## The request
Copy all lines holding the word "pose" from the entries.

## Data excerpts
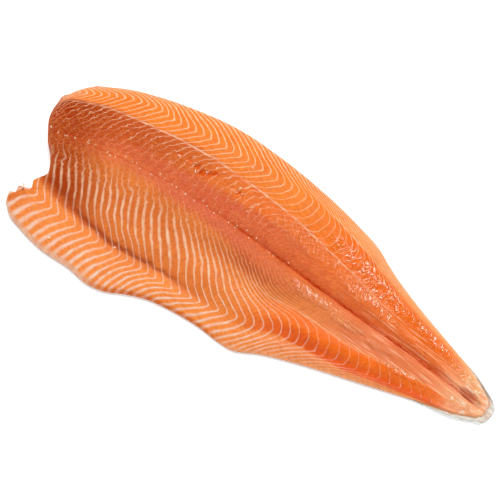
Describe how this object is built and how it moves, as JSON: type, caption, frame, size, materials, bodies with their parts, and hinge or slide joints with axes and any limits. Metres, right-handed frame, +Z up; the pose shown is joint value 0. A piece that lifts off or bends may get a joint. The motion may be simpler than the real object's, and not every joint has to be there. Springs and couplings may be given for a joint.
{
  "type": "raw salmon fillet",
  "caption": "Whole raw side of a large salmon, lying skin side down: thick back muscle, thin belly flap, a groove along the middle and a flat tail with a rim of bare skin.",
  "frame": {"origin": "centre of the bounding box's bottom face, on the surface that the fillet lies on", "axes": "+X from the head cut to the tail, +Y from the belly flap to the back, +Z up from the skin"},
  "size_m": [0.5636, 0.2358, 0.0372],
  "materials": {
    "flesh": "wet raw flesh, orange with pale stripes"
  },
  "bodies": {
    "root": {"fillet": "flesh"}
  },
  "joints": []
}
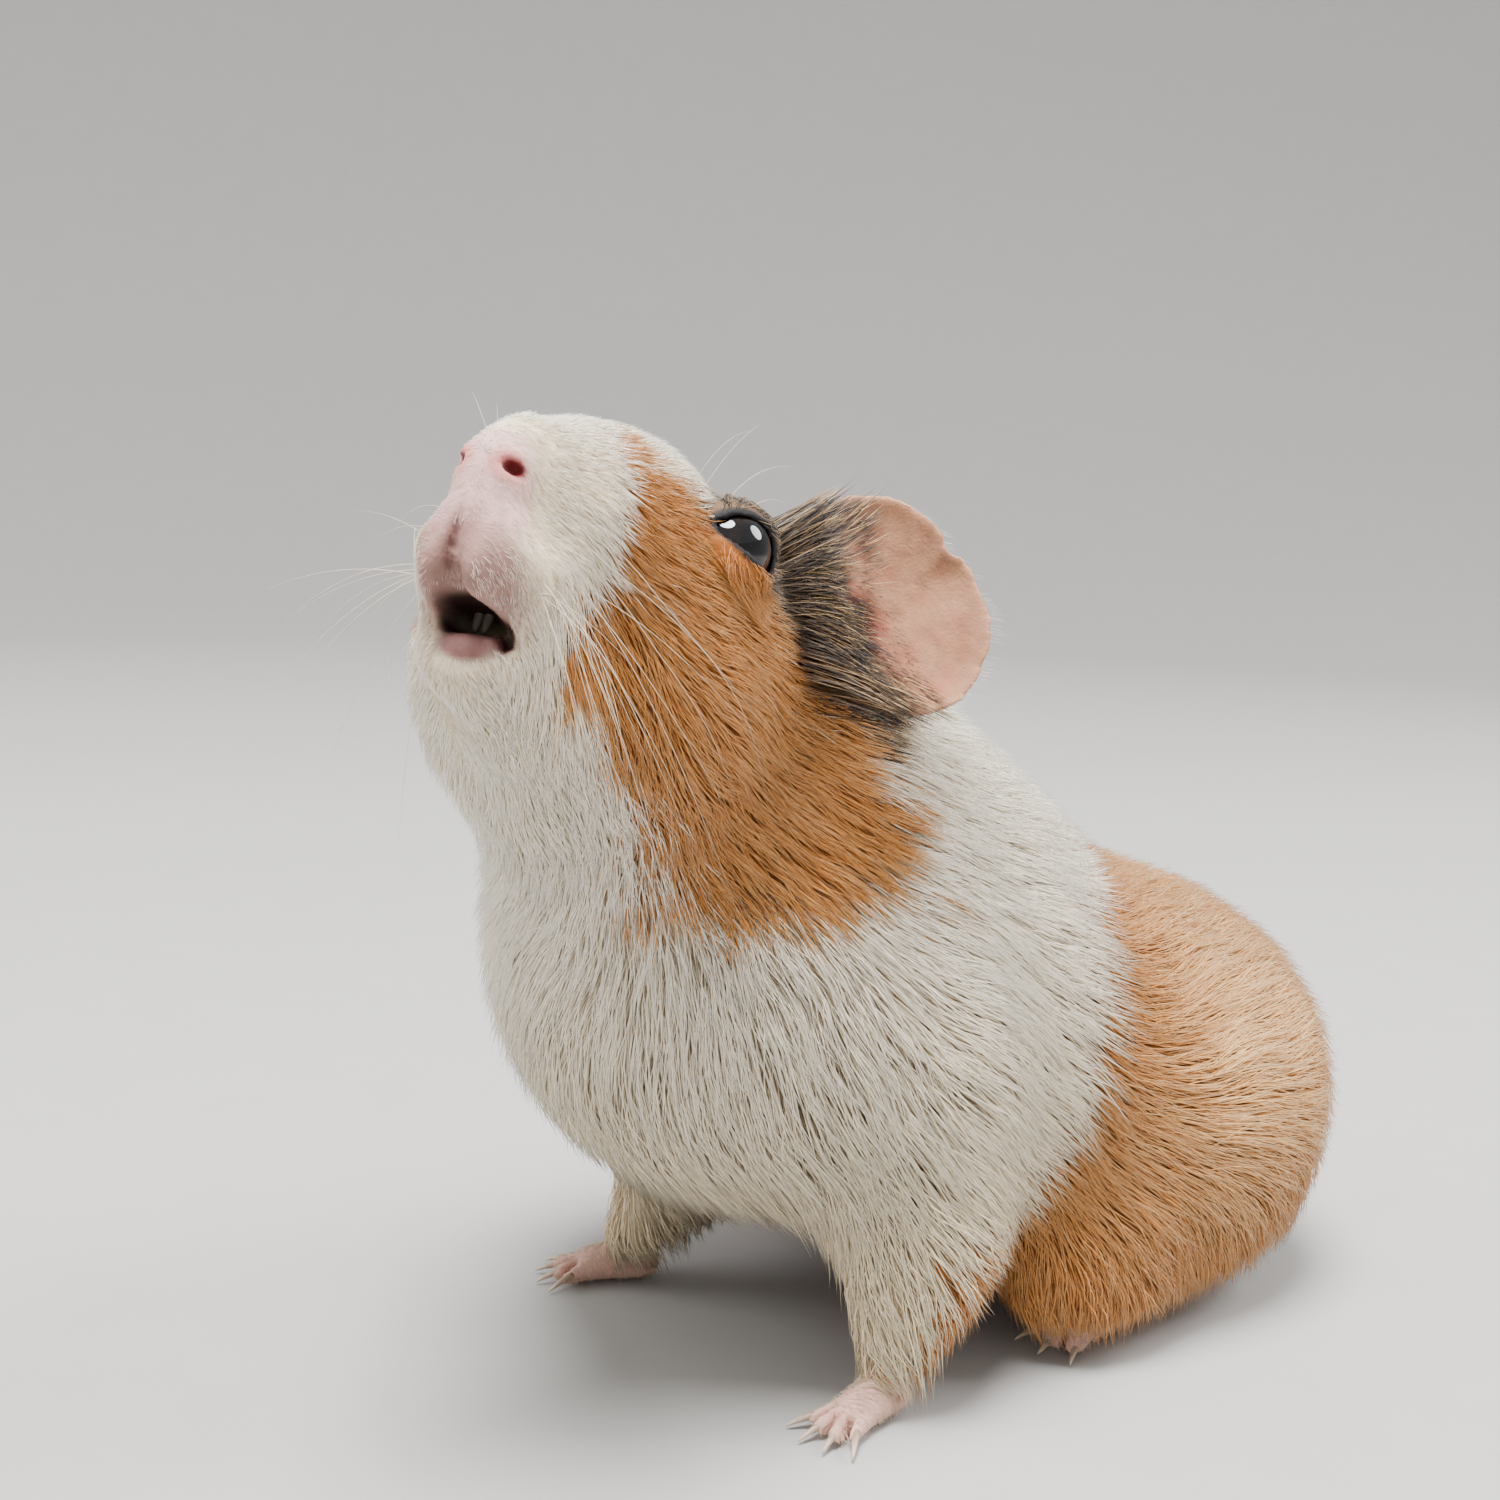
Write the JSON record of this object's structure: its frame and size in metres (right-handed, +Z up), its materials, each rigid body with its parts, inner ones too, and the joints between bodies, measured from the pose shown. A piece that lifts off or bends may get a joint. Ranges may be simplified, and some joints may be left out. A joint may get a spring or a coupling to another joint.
{
  "type": "guinea pig",
  "caption": "Life-size still model of a short-coated guinea pig propped on its forelegs, nose raised and head turned to its left, for museum cases and set dressing.",
  "frame": {"origin": "on the floor, under the middle of the animal's bounding box", "axes": "+Z up, the animal faces -Y and its left side is +X"},
  "size_m": [0.0966, 0.1952, 0.1436],
  "materials": {
    "coat_white": "short white hair",
    "coat_ginger": "short ginger hair",
    "skin": "bare thin skin",
    "eye": "wet and glossy"
  },
  "bodies": {
    "root": {"muzzle": "coat_white", "head": "coat_white", "eye_left": "eye", "eye_right": "eye", "ear_left": "skin", "ear_right": "skin", "neck": "coat_white", "trunk": "coat_ginger", "foreleg_left": "coat_white", "forefoot_left": "skin", "foreleg_right": "coat_white", "forefoot_right": "skin", "hindleg_left": "coat_ginger", "hindfoot_left": "skin", "hindleg_right": "coat_ginger", "hindfoot_right": "skin"}
  },
  "joints": []
}
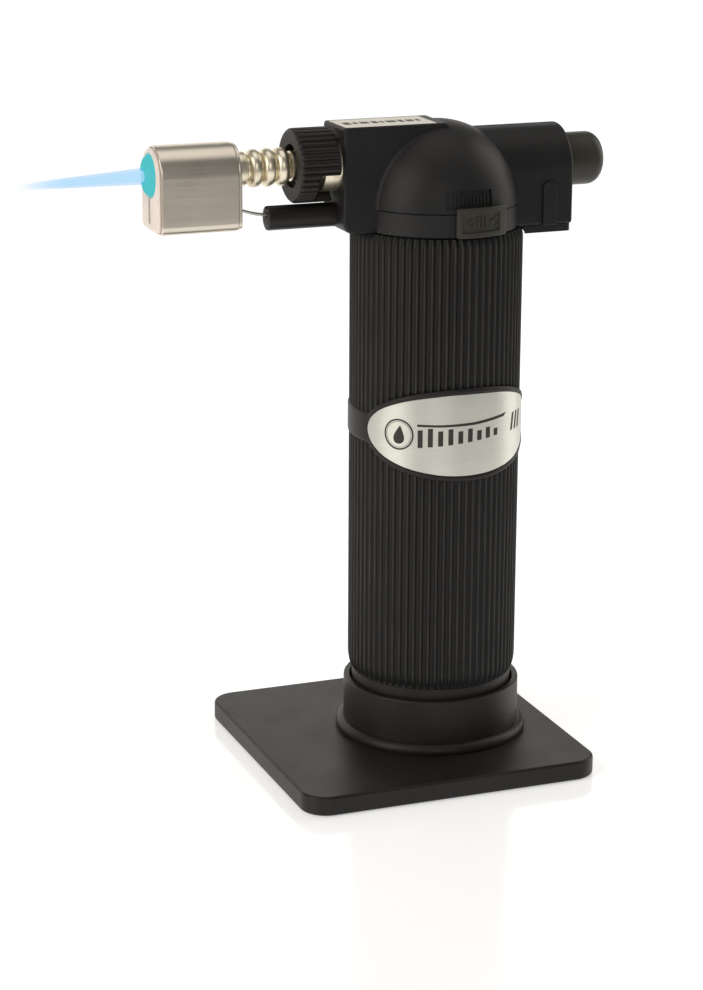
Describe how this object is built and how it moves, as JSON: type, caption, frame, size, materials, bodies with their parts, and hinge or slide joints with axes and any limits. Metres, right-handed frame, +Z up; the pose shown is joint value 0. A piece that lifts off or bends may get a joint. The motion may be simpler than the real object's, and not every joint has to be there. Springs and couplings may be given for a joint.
{
  "type": "butane torch",
  "caption": "Upright butane torch for the bench: ribbed cylindrical grip over a fuel tank, domed head with a horizontal shielded burner and rear button, on a removable square stand.",
  "frame": {"origin": "on the tank axis, at the mouth of the refill access hole in the stand's underside", "axes": "+Z up along the tank axis; the nozzle points along -X and the ignition button along +X; the badge faces -Y"},
  "size_m": [0.1421, 0.095, 0.1967],
  "materials": {
    "stand_plastic": "matte, fine moulded texture",
    "grip_plastic": "satin moulded plastic with worn rib crests",
    "head_plastic": "matte, fine moulded texture",
    "control_plastic": "satin dark olive grey",
    "badge_aluminium": "brushed",
    "label_film": "matt printed film",
    "stainless": "satin",
    "spring_steel": "drawn wire",
    "ceramic": "white unglazed ceramic",
    "pale_brass": "satin nickel tinted brass",
    "valve_brass": "turned",
    "black_anodised": "satin black",
    "inner_plastic": "natural moulded nylon",
    "seal_rubber": "matte",
    "copper_pipe": "drawn copper",
    "lead_insulation": "smooth",
    "felt": "pressed felt"
  },
  "bodies": {
    "stand": {"stand_plate": "stand_plastic", "stand_collar": "stand_plastic"},
    "torch": {"tank_foot": "grip_plastic", "fuel_tank": "inner_plastic", "tank_cap": "inner_plastic", "grip_sleeve": "grip_plastic", "badge_plate": "badge_aluminium", "fill_valve_body": "valve_brass", "fill_valve_spring": "spring_steel", "fill_valve_seal": "seal_rubber", "gas_valve_body": "valve_brass", "gas_valve_spring": "spring_steel", "fuel_filter": "felt", "lever_pin": "spring_steel", "gas_tube": "copper_pipe", "gas_jet": "valve_brass", "burner_block": "pale_brass", "burner_tube": "pale_brass", "flame_holder": "stainless", "nozzle_shield": "stainless", "shield_flange": "stainless", "ceramic_insert": "ceramic", "electrode_holder": "black_anodised", "electrode_wire": "spring_steel", "ignition_lead": "lead_insulation", "piezo_body": "inner_plastic", "button_spring": "spring_steel", "head_ring": "head_plastic", "head_shell_left": "head_plastic", "head_shell_right": "head_plastic", "rear_bottom_cover": "head_plastic", "rear_pad": "control_plastic", "top_label": "label_film", "housing_screws": "spring_steel"},
    "button": {"ignition_button": "control_plastic", "piezo_plunger": "inner_plastic"},
    "lever": {"valve_lever": "stainless"},
    "gas_stem": {"gas_valve_stem": "spring_steel", "gas_valve_seal": "seal_rubber"},
    "lock": {"lock_slider": "control_plastic"},
    "air_adjuster": {"air_ring": "black_anodised"},
    "fill_stem": {"fill_valve_stem": "spring_steel"}
  },
  "joints": [
    {"name": "torch_lift", "type": "slide", "parent": "stand", "child": "torch", "axis": [0, 0, 1], "range_m": [0, 0.03]},
    {"name": "button_press", "type": "slide", "parent": "torch", "child": "button", "axis": [-1, 0, 0], "range_m": [0, 0.006], "stiffness_N_per_m": 700, "springref_m": -0.003, "deforming": ["button_spring"]},
    {"name": "lever_turn", "type": "hinge", "parent": "torch", "child": "lever", "pos_m": [-0.0045, 0, 0.1615], "axis": [0, -1, 0], "range_deg": [0, 25]},
    {"name": "valve_open", "type": "slide", "parent": "torch", "child": "gas_stem", "axis": [0, 0, 1], "range_m": [0, 0.0019], "deforming": ["gas_valve_spring"]},
    {"name": "lock_slide", "type": "hinge", "parent": "torch", "child": "lock", "pos_m": [0, 0, 0.1697], "axis": [0, 0, 1], "range_deg": [-12, 0]},
    {"name": "air_turn", "type": "hinge", "parent": "torch", "child": "air_adjuster", "pos_m": [-0.0405, 0, 0.1852], "axis": [1, 0, 0], "range_deg": [0, 90]},
    {"name": "fill_press", "type": "slide", "parent": "torch", "child": "fill_stem", "axis": [0, 0, 1], "range_m": [0, 0.0012], "stiffness_N_per_m": 900, "springref_m": -0.002, "deforming": ["fill_valve_spring"]}
  ],
  "couplings": [
    {"joint": "lever_turn", "follows": "button_press", "rad_per_m": 60.606},
    {"joint": "valve_open", "follows": "button_press", "ratio": 0.2667}
  ]
}
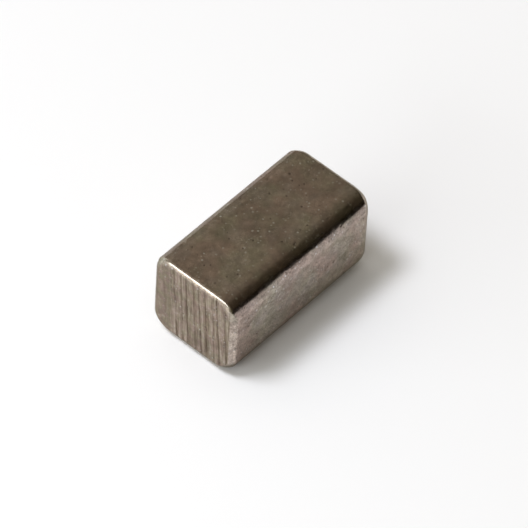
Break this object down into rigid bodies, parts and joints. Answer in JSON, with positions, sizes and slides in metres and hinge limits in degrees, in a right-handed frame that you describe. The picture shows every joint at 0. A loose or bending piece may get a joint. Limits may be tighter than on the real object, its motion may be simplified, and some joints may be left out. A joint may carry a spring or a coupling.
{
  "type": "parallel key",
  "caption": "Square parallel key of drawn steel with rounded edges and cut ends, which locks a hub to a shaft by filling matching slots.",
  "frame": {"origin": "middle of the face that seats in the shaft's slot", "axes": "+X along the key from one cut end to the other, +Y from one working side to the other, +Z from the seated face to the face under the hub"},
  "size_m": [0.0098, 0.005, 0.005],
  "materials": {
    "steel": "bare drawn key steel, tumbled: satin grey-brown sides with a faint sheen, worn bright at the edges, fine blade marks on the cut ends"
  },
  "bodies": {
    "root": {"parallel_key": "steel"}
  },
  "joints": []
}
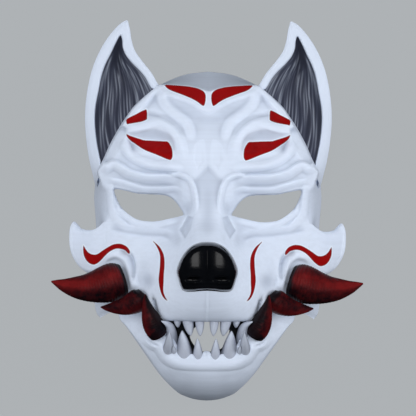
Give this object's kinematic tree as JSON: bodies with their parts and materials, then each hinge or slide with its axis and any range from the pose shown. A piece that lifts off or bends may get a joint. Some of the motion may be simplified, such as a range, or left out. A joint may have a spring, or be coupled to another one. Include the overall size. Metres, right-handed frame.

## Solution to this problem
Describe how this object is built and how it moves, as JSON: type, caption, frame, size, materials, bodies with their parts, and hinge or slide joints with axes and any limits. Metres, right-handed frame, +Z up; the pose shown is joint value 0. A piece that lifts off or bends may get a joint. The motion may be simpler than the real object's, and not every joint has to be there. Springs and couplings may be given for a joint.
Write the JSON record of this object's structure: its frame and size in metres (right-handed, +Z up), its materials, each rigid body with its parts, inner ones too, and the joints between bodies, measured from the pose shown. A piece that lifts off or bends may get a joint. Ranges may be simplified, and some joints may be left out. A joint may get a spring or a coupling to another joint.
Describe how this object is built and how it moves, as JSON: type, caption, frame, size, materials, bodies with their parts, and hinge or slide joints with axes and any limits. Metres, right-handed frame, +Z up; the pose shown is joint value 0. A piece that lifts off or bends may get a joint. The motion may be simpler than the real object's, and not every joint has to be there. Springs and couplings may be given for a joint.
Give this object's kinematic tree as JSON: bodies with their parts and materials, then each hinge or slide with its axis and any range from the pose shown. A piece that lifts off or bends may get a joint. Some of the motion may be simplified, such as a range, or left out. A joint may have a spring, or be coupled to another one. Include the overall size. Metres, right-handed frame.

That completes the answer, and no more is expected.